## What is expected
Identify each line below that contains the word "True", and copy it out.

## Given data
**********

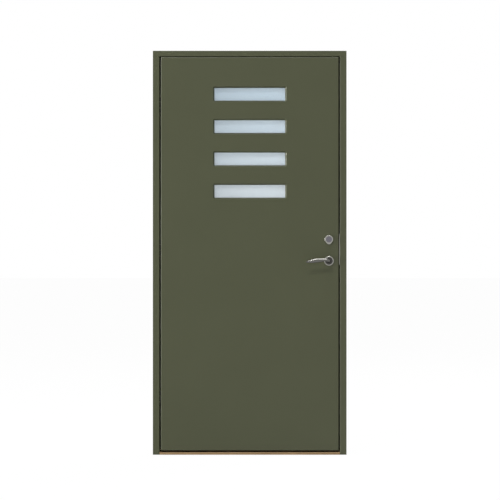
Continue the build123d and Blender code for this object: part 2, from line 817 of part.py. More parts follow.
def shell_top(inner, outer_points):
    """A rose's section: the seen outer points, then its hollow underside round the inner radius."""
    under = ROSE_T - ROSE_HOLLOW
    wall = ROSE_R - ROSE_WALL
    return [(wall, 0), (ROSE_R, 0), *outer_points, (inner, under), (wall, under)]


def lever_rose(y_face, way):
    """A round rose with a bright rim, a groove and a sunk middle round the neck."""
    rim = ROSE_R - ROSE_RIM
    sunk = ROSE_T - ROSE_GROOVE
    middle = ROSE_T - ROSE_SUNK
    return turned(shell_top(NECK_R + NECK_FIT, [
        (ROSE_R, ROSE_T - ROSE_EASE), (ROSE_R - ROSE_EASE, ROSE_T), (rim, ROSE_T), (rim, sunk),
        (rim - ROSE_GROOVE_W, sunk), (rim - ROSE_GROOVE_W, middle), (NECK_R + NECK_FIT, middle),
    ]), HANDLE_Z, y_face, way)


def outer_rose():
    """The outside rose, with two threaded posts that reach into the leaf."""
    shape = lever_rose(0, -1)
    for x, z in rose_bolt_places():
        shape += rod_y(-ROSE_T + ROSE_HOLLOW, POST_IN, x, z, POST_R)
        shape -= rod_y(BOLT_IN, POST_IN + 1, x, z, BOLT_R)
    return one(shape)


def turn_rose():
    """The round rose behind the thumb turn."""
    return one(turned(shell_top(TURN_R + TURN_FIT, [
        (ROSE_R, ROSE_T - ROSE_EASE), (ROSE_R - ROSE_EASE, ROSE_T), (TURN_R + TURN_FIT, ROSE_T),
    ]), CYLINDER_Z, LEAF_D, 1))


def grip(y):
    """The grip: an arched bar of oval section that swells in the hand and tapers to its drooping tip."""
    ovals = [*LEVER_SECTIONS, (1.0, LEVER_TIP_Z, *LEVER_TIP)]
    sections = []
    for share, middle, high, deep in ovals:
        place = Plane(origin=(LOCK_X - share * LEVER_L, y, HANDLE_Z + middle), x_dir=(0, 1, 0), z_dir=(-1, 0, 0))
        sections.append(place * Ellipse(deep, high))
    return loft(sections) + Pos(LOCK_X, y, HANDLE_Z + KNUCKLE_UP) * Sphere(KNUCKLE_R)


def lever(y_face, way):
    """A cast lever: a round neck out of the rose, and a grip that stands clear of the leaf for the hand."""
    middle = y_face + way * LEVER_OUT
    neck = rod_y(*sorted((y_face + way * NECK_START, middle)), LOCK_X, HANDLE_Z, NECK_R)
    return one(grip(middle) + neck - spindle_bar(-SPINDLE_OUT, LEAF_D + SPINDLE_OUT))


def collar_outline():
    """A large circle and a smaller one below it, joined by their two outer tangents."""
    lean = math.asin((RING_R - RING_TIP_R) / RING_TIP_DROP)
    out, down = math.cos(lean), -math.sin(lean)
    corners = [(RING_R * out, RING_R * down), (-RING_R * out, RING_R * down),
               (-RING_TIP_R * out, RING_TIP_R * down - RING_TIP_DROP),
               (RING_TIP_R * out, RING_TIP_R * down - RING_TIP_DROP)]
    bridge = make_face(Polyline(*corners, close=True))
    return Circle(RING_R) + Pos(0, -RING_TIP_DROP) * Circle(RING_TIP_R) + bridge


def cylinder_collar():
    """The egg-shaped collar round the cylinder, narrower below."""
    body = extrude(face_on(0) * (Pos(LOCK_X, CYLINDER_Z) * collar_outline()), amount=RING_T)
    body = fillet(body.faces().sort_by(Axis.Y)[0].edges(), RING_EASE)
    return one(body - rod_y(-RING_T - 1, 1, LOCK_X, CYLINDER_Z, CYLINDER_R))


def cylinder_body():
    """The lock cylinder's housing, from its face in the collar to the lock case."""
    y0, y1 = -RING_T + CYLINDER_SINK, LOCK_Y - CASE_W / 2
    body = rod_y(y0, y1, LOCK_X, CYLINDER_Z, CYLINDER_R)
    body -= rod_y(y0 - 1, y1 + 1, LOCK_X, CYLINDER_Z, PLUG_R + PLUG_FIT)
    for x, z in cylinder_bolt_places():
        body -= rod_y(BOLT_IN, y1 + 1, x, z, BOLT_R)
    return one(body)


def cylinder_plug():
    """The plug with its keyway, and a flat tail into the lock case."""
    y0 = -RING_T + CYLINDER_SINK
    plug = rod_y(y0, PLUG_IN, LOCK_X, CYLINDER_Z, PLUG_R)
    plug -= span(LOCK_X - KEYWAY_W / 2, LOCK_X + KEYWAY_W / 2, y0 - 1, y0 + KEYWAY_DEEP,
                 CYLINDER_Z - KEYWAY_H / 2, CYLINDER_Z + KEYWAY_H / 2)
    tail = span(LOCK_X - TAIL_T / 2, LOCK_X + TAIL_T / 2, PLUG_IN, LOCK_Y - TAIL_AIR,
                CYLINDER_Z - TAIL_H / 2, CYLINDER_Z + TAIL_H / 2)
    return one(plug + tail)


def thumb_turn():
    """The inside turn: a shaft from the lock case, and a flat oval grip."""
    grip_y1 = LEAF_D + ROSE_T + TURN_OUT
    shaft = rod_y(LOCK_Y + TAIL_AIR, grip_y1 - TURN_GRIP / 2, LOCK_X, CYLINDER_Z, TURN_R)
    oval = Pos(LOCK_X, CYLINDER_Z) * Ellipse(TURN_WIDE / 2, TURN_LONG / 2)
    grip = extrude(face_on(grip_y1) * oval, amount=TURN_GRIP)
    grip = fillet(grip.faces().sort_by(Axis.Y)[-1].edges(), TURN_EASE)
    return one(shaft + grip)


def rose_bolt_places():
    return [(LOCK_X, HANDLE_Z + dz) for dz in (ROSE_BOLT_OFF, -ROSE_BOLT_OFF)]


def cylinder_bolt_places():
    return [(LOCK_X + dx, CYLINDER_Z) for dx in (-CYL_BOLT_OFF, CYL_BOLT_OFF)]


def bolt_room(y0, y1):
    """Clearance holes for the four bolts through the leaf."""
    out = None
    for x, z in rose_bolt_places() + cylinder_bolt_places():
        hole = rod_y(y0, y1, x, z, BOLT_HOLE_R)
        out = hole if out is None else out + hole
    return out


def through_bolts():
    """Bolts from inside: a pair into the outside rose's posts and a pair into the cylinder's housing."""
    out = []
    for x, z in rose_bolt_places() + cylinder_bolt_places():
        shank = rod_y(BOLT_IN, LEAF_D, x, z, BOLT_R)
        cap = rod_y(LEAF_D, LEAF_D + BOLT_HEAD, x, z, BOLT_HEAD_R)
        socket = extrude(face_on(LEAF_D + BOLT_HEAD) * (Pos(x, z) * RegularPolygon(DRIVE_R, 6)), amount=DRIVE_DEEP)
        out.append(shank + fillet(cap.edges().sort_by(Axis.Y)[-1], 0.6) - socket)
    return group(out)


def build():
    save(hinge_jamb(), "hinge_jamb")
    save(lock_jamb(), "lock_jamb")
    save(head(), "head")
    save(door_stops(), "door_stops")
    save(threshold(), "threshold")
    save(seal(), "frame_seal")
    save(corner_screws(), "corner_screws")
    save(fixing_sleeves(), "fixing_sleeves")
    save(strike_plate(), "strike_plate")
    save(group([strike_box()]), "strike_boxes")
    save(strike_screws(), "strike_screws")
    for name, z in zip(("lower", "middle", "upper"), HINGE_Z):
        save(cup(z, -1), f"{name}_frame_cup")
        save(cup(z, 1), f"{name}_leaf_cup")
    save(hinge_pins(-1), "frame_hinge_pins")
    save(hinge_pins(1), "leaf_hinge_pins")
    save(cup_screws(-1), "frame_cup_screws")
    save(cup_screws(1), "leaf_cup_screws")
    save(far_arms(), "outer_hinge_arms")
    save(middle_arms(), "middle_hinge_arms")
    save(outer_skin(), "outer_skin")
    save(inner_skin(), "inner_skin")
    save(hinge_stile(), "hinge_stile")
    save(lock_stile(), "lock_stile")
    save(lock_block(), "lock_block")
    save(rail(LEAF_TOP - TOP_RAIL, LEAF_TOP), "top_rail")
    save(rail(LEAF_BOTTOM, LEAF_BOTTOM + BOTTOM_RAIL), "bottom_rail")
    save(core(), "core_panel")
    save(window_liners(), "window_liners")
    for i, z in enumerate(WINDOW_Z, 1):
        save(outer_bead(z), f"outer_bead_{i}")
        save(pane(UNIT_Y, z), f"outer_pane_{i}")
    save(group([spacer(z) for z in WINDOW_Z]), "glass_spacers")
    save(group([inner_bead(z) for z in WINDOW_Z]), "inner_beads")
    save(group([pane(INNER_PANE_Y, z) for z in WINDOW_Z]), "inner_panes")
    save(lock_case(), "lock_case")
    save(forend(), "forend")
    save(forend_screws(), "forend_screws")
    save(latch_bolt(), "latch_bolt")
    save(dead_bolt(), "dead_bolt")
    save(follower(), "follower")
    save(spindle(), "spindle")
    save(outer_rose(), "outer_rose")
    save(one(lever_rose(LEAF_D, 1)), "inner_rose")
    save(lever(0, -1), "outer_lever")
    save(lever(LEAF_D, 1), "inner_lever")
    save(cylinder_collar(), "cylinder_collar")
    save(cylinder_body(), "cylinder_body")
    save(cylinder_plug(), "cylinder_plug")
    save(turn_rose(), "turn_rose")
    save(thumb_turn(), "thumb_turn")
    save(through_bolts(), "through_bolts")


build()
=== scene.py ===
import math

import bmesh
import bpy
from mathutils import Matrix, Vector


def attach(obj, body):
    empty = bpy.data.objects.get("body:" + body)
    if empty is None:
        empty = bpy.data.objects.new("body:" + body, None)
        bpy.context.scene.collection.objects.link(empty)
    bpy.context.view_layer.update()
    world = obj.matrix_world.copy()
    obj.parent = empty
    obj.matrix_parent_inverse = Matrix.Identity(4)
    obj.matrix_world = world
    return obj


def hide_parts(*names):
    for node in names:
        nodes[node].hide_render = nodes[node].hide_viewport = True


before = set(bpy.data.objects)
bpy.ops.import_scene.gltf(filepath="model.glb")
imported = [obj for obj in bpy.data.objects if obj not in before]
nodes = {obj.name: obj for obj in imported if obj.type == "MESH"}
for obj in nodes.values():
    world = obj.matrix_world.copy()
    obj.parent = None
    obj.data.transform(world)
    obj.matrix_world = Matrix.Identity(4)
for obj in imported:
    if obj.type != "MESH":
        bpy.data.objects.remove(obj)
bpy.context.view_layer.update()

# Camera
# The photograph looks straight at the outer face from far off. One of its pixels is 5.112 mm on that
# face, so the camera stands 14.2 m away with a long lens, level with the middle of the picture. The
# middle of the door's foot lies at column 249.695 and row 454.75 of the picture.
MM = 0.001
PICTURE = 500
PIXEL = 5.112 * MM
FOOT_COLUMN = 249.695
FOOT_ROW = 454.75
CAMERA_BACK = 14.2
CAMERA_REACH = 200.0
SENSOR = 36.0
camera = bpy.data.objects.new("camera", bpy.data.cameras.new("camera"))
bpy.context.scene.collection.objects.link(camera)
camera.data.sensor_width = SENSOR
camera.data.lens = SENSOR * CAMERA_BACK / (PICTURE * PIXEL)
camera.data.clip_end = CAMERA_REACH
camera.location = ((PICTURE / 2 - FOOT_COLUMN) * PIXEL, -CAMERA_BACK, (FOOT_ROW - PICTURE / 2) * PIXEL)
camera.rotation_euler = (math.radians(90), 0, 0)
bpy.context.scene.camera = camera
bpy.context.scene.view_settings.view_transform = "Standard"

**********

## Output for this task
    bridge = make_face(Polyline(*corners, close=True))
        nodes[node].hide_render = nodes[node].hide_viewport = True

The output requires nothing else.